* START *

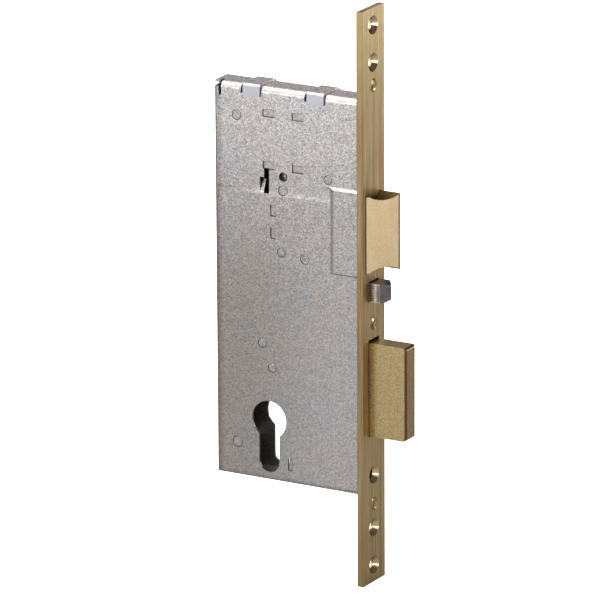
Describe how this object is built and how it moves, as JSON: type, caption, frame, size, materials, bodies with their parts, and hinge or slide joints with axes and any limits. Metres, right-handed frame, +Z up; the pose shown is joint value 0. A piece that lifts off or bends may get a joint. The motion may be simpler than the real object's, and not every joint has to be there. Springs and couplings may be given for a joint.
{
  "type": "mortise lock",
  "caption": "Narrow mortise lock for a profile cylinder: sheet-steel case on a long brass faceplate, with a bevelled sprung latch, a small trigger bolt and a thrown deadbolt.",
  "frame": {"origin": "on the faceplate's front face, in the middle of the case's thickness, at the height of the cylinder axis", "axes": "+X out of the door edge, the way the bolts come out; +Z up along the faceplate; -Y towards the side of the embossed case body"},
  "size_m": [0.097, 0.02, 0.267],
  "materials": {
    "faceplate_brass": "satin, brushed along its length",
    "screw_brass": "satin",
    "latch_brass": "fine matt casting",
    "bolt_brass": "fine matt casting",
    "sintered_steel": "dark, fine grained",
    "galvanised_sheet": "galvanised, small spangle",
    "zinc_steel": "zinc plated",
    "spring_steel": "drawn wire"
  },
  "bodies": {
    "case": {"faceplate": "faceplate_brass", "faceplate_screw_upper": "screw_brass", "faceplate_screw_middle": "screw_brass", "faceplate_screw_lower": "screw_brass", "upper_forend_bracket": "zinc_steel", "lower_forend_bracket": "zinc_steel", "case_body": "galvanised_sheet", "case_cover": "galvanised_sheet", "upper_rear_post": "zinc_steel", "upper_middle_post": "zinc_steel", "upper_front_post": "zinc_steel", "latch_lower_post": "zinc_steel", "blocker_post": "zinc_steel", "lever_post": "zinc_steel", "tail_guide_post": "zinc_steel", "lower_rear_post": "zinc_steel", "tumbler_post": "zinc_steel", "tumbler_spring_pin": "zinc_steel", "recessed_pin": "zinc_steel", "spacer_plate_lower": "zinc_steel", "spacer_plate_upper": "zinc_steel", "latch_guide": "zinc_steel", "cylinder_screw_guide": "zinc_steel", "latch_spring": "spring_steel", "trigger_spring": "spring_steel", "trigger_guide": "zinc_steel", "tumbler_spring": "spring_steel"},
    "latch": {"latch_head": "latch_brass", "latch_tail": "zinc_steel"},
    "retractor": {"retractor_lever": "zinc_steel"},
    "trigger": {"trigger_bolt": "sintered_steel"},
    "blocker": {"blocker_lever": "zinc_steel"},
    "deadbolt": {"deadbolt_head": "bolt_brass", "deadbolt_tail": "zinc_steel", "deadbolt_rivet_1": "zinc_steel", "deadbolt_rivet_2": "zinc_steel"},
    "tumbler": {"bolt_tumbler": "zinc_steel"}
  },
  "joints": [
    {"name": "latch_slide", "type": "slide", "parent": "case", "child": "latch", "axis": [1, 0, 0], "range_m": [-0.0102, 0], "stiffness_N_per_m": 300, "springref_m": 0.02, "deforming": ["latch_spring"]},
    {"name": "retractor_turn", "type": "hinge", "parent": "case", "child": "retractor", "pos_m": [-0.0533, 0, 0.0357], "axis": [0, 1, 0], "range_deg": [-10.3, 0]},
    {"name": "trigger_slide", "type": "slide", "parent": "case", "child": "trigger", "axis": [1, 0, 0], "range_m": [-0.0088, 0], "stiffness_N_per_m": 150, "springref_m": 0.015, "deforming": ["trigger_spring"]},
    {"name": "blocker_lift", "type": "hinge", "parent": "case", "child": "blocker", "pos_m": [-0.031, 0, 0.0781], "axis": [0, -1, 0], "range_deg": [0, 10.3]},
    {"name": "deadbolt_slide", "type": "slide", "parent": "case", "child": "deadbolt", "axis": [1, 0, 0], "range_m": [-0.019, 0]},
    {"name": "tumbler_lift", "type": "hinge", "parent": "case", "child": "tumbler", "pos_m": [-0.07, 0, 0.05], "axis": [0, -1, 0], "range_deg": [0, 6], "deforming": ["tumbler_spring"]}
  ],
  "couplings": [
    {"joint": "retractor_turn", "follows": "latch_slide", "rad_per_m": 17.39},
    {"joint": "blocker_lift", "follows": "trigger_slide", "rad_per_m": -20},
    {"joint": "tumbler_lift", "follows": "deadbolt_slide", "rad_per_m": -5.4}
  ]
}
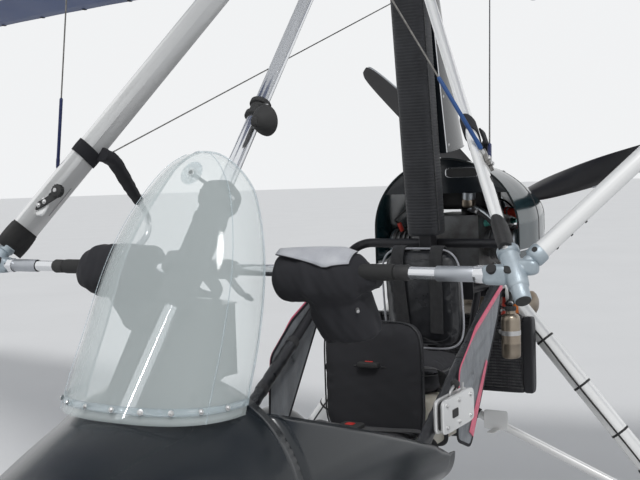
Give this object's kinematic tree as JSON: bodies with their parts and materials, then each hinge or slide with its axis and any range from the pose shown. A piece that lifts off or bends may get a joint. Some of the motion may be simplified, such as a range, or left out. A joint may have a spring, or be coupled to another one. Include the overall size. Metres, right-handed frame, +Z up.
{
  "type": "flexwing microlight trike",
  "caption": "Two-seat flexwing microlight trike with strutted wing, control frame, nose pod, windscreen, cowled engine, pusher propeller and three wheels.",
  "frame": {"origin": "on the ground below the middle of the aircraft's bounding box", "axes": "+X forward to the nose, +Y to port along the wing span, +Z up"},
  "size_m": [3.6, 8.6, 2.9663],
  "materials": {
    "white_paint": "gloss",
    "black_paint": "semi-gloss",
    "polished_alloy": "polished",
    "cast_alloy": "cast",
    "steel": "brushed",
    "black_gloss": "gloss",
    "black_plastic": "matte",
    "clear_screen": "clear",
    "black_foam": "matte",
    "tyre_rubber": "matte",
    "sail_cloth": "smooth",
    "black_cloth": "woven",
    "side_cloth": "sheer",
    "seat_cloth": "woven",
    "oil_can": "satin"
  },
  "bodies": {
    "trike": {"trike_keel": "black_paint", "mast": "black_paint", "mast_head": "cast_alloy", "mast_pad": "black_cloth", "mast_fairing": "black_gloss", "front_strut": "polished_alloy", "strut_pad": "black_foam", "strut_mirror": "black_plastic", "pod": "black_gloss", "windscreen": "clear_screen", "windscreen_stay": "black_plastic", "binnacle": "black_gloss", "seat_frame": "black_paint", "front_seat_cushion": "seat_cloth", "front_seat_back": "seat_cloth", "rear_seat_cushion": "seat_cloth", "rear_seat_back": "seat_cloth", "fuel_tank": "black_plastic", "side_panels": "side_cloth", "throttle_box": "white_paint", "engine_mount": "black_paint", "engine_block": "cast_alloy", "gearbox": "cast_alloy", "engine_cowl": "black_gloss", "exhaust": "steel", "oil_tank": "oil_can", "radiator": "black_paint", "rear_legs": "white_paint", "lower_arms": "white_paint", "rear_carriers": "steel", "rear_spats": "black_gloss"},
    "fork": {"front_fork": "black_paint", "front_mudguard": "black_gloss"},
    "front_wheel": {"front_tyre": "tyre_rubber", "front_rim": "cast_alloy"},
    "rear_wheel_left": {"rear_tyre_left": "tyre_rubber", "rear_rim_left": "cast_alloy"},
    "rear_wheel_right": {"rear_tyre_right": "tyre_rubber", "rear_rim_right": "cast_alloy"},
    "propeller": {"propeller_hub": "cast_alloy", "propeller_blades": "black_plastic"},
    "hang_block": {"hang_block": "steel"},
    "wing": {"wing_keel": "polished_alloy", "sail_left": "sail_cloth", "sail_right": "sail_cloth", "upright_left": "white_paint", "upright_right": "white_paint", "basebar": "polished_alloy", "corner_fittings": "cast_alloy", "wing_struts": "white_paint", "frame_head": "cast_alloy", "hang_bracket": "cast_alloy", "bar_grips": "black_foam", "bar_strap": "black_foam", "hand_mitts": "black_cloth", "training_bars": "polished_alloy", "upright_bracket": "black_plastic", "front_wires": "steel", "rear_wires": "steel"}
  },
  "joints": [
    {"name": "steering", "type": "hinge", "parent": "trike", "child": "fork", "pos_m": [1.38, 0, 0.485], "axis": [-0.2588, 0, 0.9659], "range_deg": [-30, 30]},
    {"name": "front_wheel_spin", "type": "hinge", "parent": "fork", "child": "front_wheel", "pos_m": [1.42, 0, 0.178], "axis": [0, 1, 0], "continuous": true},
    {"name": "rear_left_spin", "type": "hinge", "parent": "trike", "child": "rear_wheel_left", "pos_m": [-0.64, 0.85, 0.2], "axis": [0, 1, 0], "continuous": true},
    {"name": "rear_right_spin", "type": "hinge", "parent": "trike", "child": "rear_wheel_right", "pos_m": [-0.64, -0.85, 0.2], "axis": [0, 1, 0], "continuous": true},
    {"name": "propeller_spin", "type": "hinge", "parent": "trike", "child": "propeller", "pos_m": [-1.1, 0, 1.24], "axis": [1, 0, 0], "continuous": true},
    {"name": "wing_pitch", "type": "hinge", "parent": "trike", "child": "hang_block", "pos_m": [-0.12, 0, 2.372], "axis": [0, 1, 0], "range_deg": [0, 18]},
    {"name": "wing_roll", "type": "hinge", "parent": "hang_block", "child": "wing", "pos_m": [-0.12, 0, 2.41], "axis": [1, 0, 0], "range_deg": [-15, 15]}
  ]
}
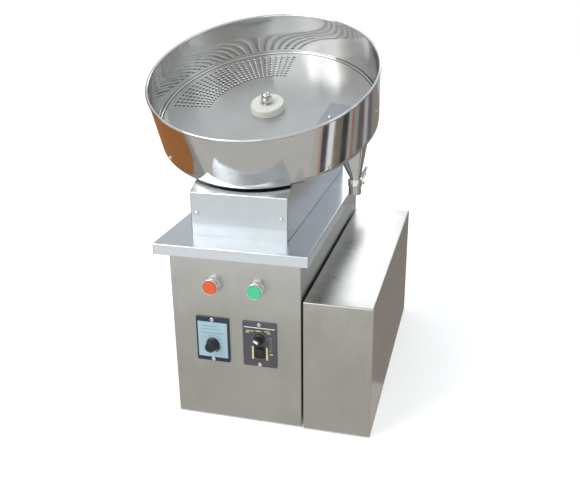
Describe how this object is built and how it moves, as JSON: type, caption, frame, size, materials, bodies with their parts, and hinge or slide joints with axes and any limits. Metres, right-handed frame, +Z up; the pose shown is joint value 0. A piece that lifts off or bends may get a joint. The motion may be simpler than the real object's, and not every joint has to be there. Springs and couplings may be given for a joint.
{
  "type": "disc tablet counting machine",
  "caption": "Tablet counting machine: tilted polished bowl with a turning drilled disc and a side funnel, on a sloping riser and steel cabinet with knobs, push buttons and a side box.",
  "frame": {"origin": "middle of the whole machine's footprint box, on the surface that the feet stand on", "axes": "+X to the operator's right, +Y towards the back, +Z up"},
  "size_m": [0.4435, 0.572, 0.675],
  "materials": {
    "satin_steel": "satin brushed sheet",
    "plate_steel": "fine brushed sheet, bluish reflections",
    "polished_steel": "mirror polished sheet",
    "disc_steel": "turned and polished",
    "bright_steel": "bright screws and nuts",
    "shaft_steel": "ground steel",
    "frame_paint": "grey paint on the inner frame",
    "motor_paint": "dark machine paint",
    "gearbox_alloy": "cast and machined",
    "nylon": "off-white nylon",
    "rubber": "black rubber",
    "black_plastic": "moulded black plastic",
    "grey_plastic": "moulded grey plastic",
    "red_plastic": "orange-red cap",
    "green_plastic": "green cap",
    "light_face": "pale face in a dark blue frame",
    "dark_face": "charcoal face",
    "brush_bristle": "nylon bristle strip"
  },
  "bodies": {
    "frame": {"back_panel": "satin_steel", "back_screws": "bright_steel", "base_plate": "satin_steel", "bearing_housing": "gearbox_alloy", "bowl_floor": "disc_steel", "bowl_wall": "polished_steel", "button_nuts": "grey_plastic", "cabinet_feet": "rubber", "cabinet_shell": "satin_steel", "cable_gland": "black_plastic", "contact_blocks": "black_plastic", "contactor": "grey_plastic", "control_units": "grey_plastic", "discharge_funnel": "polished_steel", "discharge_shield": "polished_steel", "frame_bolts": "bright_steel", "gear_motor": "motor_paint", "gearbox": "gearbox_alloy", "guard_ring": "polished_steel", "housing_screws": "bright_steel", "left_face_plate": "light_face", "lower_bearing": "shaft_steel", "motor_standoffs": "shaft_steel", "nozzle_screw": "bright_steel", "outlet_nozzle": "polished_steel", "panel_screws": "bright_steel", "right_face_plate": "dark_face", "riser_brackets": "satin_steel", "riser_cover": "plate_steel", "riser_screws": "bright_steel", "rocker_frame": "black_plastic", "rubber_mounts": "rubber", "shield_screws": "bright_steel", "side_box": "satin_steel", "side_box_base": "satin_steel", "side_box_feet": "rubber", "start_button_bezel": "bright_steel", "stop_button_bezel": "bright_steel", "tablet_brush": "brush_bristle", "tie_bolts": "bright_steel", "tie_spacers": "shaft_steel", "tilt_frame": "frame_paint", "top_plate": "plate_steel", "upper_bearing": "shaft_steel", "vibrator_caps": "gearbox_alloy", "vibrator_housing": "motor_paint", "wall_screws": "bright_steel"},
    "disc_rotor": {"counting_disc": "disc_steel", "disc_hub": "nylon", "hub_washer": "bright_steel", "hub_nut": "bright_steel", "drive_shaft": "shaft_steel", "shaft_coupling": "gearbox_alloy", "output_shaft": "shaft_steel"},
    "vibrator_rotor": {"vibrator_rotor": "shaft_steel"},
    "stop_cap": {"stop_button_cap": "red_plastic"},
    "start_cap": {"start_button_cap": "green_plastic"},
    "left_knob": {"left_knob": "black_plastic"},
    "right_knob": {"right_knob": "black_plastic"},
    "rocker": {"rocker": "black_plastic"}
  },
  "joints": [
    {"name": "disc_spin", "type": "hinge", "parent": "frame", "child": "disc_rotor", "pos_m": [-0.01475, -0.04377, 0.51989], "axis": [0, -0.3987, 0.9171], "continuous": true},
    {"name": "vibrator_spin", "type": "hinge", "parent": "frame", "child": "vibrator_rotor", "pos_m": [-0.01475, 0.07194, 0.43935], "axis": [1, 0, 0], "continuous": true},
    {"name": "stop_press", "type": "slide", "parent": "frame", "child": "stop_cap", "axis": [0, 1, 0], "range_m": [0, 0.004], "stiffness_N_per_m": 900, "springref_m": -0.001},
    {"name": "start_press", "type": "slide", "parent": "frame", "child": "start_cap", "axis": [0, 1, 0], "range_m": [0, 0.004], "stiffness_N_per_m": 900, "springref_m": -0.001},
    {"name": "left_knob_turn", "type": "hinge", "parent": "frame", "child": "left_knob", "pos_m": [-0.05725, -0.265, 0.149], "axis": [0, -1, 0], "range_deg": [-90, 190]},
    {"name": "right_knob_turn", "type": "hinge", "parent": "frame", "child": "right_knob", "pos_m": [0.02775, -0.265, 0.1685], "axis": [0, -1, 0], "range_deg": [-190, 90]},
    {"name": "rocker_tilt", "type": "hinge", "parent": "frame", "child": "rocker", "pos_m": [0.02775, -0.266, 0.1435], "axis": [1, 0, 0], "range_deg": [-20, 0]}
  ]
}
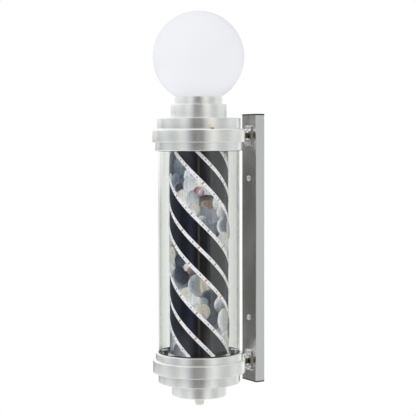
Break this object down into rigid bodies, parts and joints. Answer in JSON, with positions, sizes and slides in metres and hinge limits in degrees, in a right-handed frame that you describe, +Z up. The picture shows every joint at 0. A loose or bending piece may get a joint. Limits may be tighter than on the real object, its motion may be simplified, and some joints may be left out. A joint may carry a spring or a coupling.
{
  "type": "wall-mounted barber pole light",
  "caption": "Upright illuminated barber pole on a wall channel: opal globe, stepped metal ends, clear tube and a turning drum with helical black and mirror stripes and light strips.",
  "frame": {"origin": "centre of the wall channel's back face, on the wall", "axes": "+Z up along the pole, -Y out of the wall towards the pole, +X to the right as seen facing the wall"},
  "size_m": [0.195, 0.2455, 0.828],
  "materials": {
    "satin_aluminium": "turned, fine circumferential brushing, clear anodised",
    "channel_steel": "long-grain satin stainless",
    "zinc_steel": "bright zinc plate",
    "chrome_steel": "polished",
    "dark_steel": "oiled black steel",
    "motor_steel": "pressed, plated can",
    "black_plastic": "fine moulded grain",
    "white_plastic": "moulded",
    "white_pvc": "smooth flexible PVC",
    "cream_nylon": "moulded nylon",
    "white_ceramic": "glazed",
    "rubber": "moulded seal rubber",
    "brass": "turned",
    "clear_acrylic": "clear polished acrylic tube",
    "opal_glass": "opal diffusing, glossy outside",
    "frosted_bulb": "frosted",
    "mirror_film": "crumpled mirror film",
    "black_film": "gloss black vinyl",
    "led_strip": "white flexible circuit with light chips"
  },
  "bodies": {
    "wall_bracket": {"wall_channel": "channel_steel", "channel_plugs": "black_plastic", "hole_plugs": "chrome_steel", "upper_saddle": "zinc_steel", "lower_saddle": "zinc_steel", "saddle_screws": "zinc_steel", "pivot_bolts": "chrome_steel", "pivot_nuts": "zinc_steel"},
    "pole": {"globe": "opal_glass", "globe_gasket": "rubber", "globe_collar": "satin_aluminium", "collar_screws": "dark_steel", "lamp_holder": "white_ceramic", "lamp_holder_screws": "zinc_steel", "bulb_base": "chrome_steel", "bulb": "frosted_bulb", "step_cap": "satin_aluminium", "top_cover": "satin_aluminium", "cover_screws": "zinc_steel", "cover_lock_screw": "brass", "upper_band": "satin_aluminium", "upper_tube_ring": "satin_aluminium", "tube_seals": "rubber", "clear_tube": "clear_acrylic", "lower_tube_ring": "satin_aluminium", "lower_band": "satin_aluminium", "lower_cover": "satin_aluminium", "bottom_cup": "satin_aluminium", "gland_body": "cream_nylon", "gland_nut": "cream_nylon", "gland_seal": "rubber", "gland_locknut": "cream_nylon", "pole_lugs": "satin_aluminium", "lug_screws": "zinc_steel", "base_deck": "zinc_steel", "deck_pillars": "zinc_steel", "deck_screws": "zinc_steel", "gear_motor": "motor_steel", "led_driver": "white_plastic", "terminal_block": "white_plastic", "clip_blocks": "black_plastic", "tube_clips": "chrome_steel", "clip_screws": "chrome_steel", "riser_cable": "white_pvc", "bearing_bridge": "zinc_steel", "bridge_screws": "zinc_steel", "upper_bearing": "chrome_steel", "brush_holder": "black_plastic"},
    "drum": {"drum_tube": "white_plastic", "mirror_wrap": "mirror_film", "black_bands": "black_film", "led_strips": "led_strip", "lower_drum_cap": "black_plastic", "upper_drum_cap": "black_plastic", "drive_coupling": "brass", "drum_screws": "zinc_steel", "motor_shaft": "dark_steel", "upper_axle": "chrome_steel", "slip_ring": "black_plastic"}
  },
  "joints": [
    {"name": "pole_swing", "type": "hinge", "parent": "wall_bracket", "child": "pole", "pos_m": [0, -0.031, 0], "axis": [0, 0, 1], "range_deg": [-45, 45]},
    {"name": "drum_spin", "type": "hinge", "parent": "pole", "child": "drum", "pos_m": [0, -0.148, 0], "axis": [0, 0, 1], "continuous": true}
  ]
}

* END *

* DO THIS
Copy each line from the records above that includes the string "parts".

* WORKED ANSWER
Describe how this object is built and how it moves, as JSON: type, caption, frame, size, materials, bodies with their parts, and hinge or slide joints with axes and any limits. Metres, right-handed frame, +Z up; the pose shown is joint value 0. A piece that lifts off or bends may get a joint. The motion may be simpler than the real object's, and not every joint has to be there. Springs and couplings may be given for a joint.
Give this object's kinematic tree as JSON: bodies with their parts and materials, then each hinge or slide with its axis and any range from the pose shown. A piece that lifts off or bends may get a joint. Some of the motion may be simplified, such as a range, or left out. A joint may have a spring, or be coupled to another one. Include the overall size. Metres, right-handed frame, +Z up.
Describe how this object is built and how it moves, as JSON: type, caption, frame, size, materials, bodies with their parts, and hinge or slide joints with axes and any limits. Metres, right-handed frame, +Z up; the pose shown is joint value 0. A piece that lifts off or bends may get a joint. The motion may be simpler than the real object's, and not every joint has to be there. Springs and couplings may be given for a joint.
Break this object down into rigid bodies, parts and joints. Answer in JSON, with positions, sizes and slides in metres and hinge limits in degrees, in a right-handed frame that you describe, +Z up. The picture shows every joint at 0. A loose or bending piece may get a joint. Limits may be tighter than on the real object, its motion may be simplified, and some joints may be left out. A joint may carry a spring or a coupling.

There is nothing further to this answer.